When it comes to navigating small-talk with extended family at the holidays, Sherman-Palladino is a natural. We caught up with the fast-talking, no-nonsense mastermind at the Maisel-themed window exhibit unveiling at Bergdorf Goodman in NYC, and she revealed how she’s navigated kitchen disasters, why she doesn’t believe in avoiding the uncomfortable conversations, and how she keeps the peace during every holiday party (hint: Alcohol and cater waiters are involved.)
Pick a public place where no one can cause a scene
“We do a version of like Christmas Eve-ish with my mom at Spago’s or someplace where there are a lot of witnesses. Nothing too bad can happen—there are a lot of eyes on you.”
Avoid people you’ll fight with
“I always want to get into a fight. My problem is ignoring when my husband’s kicking me under the table repeatedly and I just will not stop talking. I have my opinions and I want to have my say in very inappropriate ways. There are certain people and certain times you go into it knowing ‘I’m going to avoid that half of the room,’ otherwise it’s going to be a shit show.”
But if you start fighting, end with a joke to ease the tension
“The first time we went out to the Hamptons, a friend of ours took us to a dinner party. It was a meal that dragged on for 12 courses of nonsense, and I was surrounded by people who were dissing Michelle Obama. After a while, I exploded because I’d been holding it in for so long and I got into all these debates. When I finally shut the fuck up, I broke it with a joke and it worked. No matter what, you’ve got to get out with a laugh.”

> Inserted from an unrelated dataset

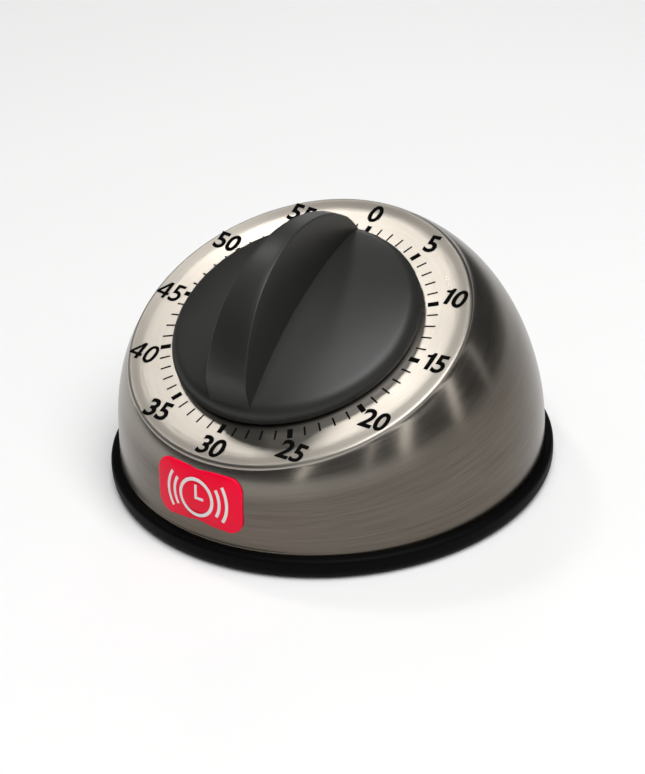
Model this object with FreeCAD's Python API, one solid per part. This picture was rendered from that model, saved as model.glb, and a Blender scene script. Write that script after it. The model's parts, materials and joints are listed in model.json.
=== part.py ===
import FreeCAD, Part
import math
import os

Vec = FreeCAD.Vector
UP = Vec(0, 0, 1)

# Mechanical 60-minute kitchen timer.
# World frame: origin on the table under the middle of the base, +Z up, the user in front at -Y.
# Dial frame: origin at the middle of the dial face, +Z out of the face, +Y towards the zero mark.
# All sizes are millimetres and degrees. Depths in the dial frame are negative.

# Housing and base
DIAL_TILT = 22.4
DIAL_CENTRE = Vec(0, -9.85, 36.42)
SHEET = 0.8
BASE_R = 47.0
RIM_R = 37.8
RIM_DROP = 0.43
RIM_CREST = (36.9, 0.3)
BAND_R = 49.0
BAND_TOP = 4.6
FOOT_INNER_R = 43.0
FOOT_T = 1.0
COVER_T = 1.6
FLANGE_INNER_R = 37.5
COVER_SCREW_RING = 40.5
COVER_SCREW_R = 1.2
COVER_HEAD_R = 2.4
COVER_SCREW_ANGLES = (90, 210, 330)
FLAT_DIAL_R = 35.2
BUSH_R = 3.2

# Shaft, knob and stop
SHAFT_R = 2.0
RUNNING_GAP = 0.05
SHAFT_TOP = 6.8
SHAFT_FLAT = 1.4
KNOB_R = 27.2
KNOB_LOW = 0.6
KNOB_FLOOR_TOP = 8.0
KNOB_FLOOR_SPHERE_R = 85.7
KNOB_CREST = 22.4
KNOB_CREST_SPHERE_R = 29.0
KNOB_WALL = 1.8
KNOB_EDGE_R = 3.4
GRIP_HALF = 3.1
GRIP_TAPER = 0.0755
POINTER_LAG = 1.75
HUB_R = 4.5
HUB_LOW = 0.8
HUB_TOP = 7.6
STOP_R = 14.0
STOP_PIN_R = 0.4
STOP_ARM_HALF = 0.35
STOP_OFFSET = 3.5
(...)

If you’re making dinner, don’t be afraid to ask for help
“The first time we did Thanksgiving, we bought this whole set of dishes, and it came with everything: butter dishes, bread dishes, salad dishes, gravy boats, spoons—and I used everything. Then I realized none of this goes in the dishwasher and it all had to be hand-washed. Dan said, ‘So we’re getting rid of all of this.’ And I said, ‘No, we’ll just hire help.’ Now, I hire lovely boys—and this year, a girl—and they come to serve food, keep everybody drunk, and wash all the dishes. It’s fabulous and makes hosting less crazy.”

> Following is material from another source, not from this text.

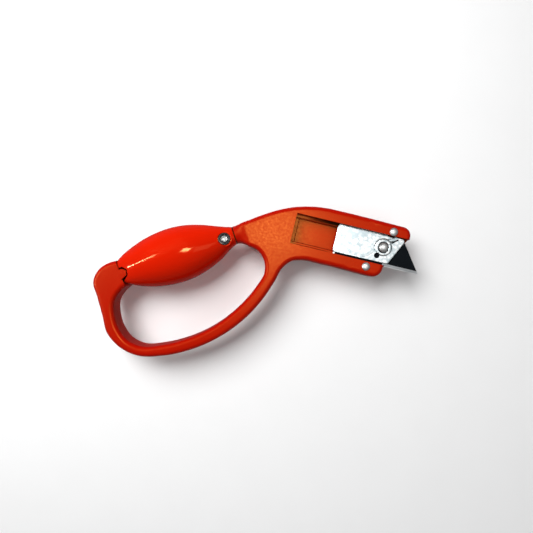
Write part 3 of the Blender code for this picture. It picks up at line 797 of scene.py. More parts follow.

Fight for what actually brings you joy in stressful times
“I grew up with Hanukkah, getting oranges and socks, so I really go insane with Christmas gifts for Dan’s family. It’s unhealthy and unnatural. One year, they tried to do that thing where everybody buys one present, and I had a nervous breakdown. I need my insane Christmas shopping.”

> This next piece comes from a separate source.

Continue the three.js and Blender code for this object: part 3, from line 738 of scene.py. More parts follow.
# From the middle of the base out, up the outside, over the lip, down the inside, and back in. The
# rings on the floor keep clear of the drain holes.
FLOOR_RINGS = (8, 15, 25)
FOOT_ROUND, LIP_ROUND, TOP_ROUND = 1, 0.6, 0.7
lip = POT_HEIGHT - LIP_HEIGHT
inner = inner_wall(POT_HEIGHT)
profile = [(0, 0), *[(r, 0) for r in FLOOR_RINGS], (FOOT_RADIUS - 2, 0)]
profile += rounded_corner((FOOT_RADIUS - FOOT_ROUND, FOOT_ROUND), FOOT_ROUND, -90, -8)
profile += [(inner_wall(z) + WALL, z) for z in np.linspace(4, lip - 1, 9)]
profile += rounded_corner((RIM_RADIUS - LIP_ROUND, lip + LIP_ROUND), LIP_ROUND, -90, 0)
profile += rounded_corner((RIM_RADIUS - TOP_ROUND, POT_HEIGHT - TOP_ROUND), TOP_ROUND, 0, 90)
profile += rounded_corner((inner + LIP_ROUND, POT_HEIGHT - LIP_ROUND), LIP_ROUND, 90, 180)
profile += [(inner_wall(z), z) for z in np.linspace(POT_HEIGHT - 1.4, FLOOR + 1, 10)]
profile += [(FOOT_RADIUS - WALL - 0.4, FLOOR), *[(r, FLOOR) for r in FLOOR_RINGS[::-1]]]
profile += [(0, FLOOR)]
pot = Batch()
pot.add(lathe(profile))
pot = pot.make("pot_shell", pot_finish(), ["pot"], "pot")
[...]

When all else fails, start your own holiday
“Since we’re traveling all of November, we had Fake Thanksgiving last week and I cooked a turkey and everything for all our friends. The next day was dubbed Hangover Friday because we all woke up and we were still drunk. I kind of like Fake Thanksgiving because you can get people to come to that. You have to go to their own dumb Thanksgiving. So maybe we’ll do that from now on.”
Now that’s an etiquette guide we can get behind.